Improving high performers is a more efficient move. The same effort, in testing, updating, and fine-tuning, applied to a campaign generating $5 RPE has a far greater payoff than applying it to one earning $0.50. The logic is straightforward: optimize where the volume and return are already proven. Growth is easier when it builds on traction, not hope.
This is about capital allocation and operational focus. Continuous fine-tuning of top-tier automations delivers better and faster ROI than trying to rescue campaigns that never resonated. Great performance compounds, if you’re willing to maintain it.
Key highlights
- Maintain automation health to retain revenue: Automated emails lose effectiveness without regular oversight. Leaders should implement monthly or quarterly reviews to ensure links, images, and messaging stay relevant and functional.

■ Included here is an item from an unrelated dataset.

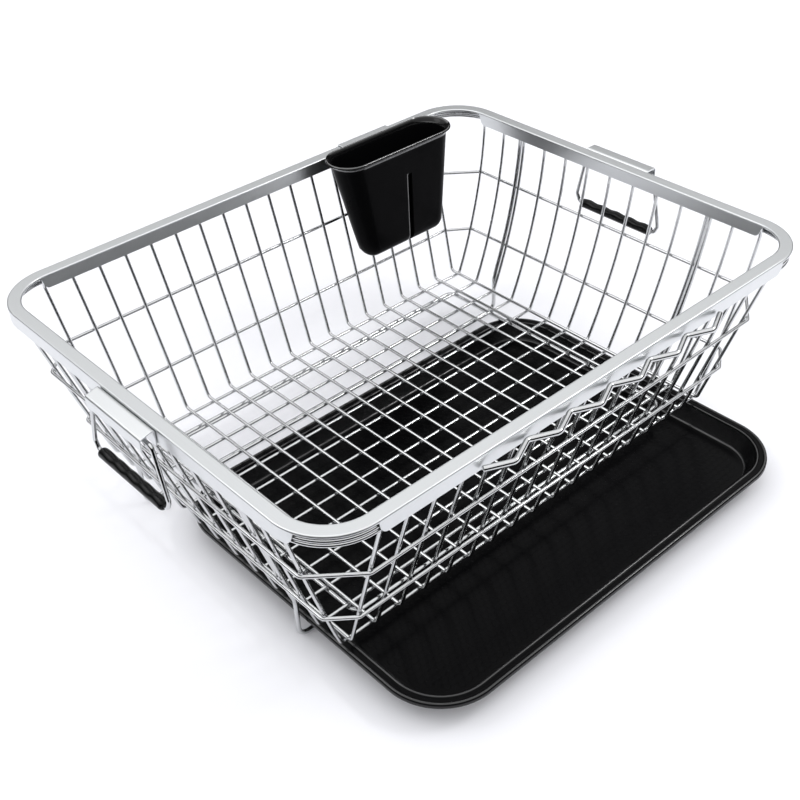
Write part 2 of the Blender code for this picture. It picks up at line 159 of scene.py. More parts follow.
def skin(points, lengths, widths, closed_u, closed_v, caps=True):
    """Faces and per-corner UVs of a grid of points, with an end face on an open tube."""
    rows, columns = points.shape[:2]
    index = np.arange(rows * columns).reshape(rows, columns)
    if closed_u:
        index = np.concatenate([index, index[:1]])
        lengths = np.append(lengths, 2 * lengths[-1] - lengths[-2])
    if closed_v:
        index = np.concatenate([index, index[:, :1]], 1)
        widths = np.append(widths, 2 * widths[-1] - widths[-2])
    quads = np.stack([index[:-1, :-1], index[:-1, 1:], index[1:, 1:], index[1:, :-1]], -1)
    u, v = np.meshgrid(lengths, widths, indexing="ij")
    uv = np.stack([u, v], -1)
    corners = np.stack([uv[:-1, :-1], uv[:-1, 1:], uv[1:, 1:], uv[1:, :-1]], 2)
    faces = quads.reshape(-1, 4).tolist()
    corner_uv = [corners.reshape(-1, 2)]
    if caps and closed_v and not closed_u:
        faces += [index[0, :-1][::-1].tolist(), index[-1, :-1].tolist()]
        corner_uv += [uv[0, :-1][::-1], uv[-1, :-1]]
    return faces, np.concatenate(corner_uv)


def add_piece(name, points, faces, uv, material, body, nodes=(), sharp=35):
    """Puts a surface into the scene as a piece that rides a body and stands for CAD nodes."""
    mesh = bpy.data.meshes.new(name)
    mesh.from_pydata(points.reshape(-1, 3), [], faces)
    layer = mesh.uv_layers.new(name="UVMap")
    layer.data.foreach_set("uv", np.ascontiguousarray(uv, np.float32).ravel())
    mesh.materials.append(material)
    mesh.shade_smooth()
    mesh.set_sharp_from_angle(angle=math.radians(sharp))
    piece = bpy.data.objects.new(name, mesh)
    bpy.context.scene.collection.objects.link(piece)
    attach(piece, body)
    if nodes:
        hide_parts(*nodes)
    return piece


def add_wire(name, path, diameter, across, body="basket", closed=False, sides=16):
    """One bent wire, drawn along its path, in place of the CAD node of almost the same name."""
    points, lengths, widths = drawn_wire(path, diameter, across, closed, sides)
    faces, uv = skin(points, lengths, widths, closed, True)
    return add_piece(name + "_drawn", points, faces, uv, polished_wire, body,
                     (name,))


# Stainless steel, drawn and electropolished: mirror-like along the wire, with faint die lines
# that stretch each highlight, and a slight unevenness in the polish. The lines are drawn 0.1 mm
# apart, coarser than real ones.
polished_wire = new_material("polished_drawn_stainless", Base_Color=srgb("#cfd0d1"),
                             Metallic=1.0, Roughness=0.12)
wire_uv = add_node(polished_wire, "ShaderNodeUVMap", {"uv_map": "UVMap"})
die_lines = add_node(polished_wire, "ShaderNodeMapping", {"Scale": (40, 9000, 1)},
                     {"Vector": (wire_uv, "UV")})
die_noise = add_node(polished_wire, "ShaderNodeTexNoise", {"Scale": 1.0, "Detail": 3.0},
                     {"Vector": (die_lines, "Vector")})
add_node(polished_wire, "ShaderNodeBump", {"Strength": 0.12, "Distance": 0.02 * MM},
         {"Height": (die_noise, "Fac")}, "Normal")
wire_place = add_node(polished_wire, "ShaderNodeTexCoord")
polish_noise = add_node(polished_wire, "ShaderNodeTexNoise", {"Scale": 120.0, "Detail": 2.0},
                        {"Vector": (wire_place, "Object")})
add_node(polished_wire, "ShaderNodeMapRange", {"To Min": 0.07, "To Max": 0.18},
         {"Value": (polish_noise, "Fac")}, "Roughness")


def cross_x(index, z, side=1):
    """Where a cross wire stands at a height of the back wall (side 1) or the front one (-1)."""
    pitch = mix(CROSS_FLOOR_PITCH, CROSS_TOP_PITCH[side], wall_height(z))
    return (index - (len(CROSS_NAMES) + 1) / 2) * pitch


for number, wire_name in enumerate(CROSS_NAMES, 1):
    foot_x = cross_x(number, FLOOR_Z)
    back_x, front_x = cross_x(number, WALL_TOP_Z), cross_x(number, WALL_TOP_Z, -1)
    corners = np.array([(back_x, WALL_Y[1], WIRE_END_Z), (back_x, WALL_Y[1], WALL_TOP_Z),
                        (foot_x, WALL_Y[0], CROSS_FLOOR_Z), (foot_x, -WALL_Y[0], CROSS_FLOOR_Z),
                        (front_x, -WALL_Y[1], WALL_TOP_Z), (front_x, -WALL_Y[1], WIRE_END_Z)])
    add_wire(wire_name, bent_path(corners + (0, BASKET_Y, 0), FLOOR_BEND), BASKET_WIRE, (1, 0, 0))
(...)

- Optimize existing campaigns before building new ones: High-performing but outdated automations often deliver better ROI with minimal updates than starting from scratch. Executives should focus on tuning what already drives results.
- Use small creative changes to unlock major gains: Simple adjustments to subject lines, body copy, or CTAs can dramatically lift conversion rates. Teams should prioritize rapid iterations to boost underperforming but promising emails.
- Prevent ROI erosion by monitoring system drift: Links break, offers expire, and creative becomes stale over time. Leaders must invest in consistent audits to identify where automation and brand or tech realities have fallen out of sync.
- Prioritize upgrades to high-revenue-per-email campaigns: Enhancing campaigns already generating strong RPE yields significantly more impact than fixing weak performers. Decision-makers should allocate optimization budgets to high-return assets first.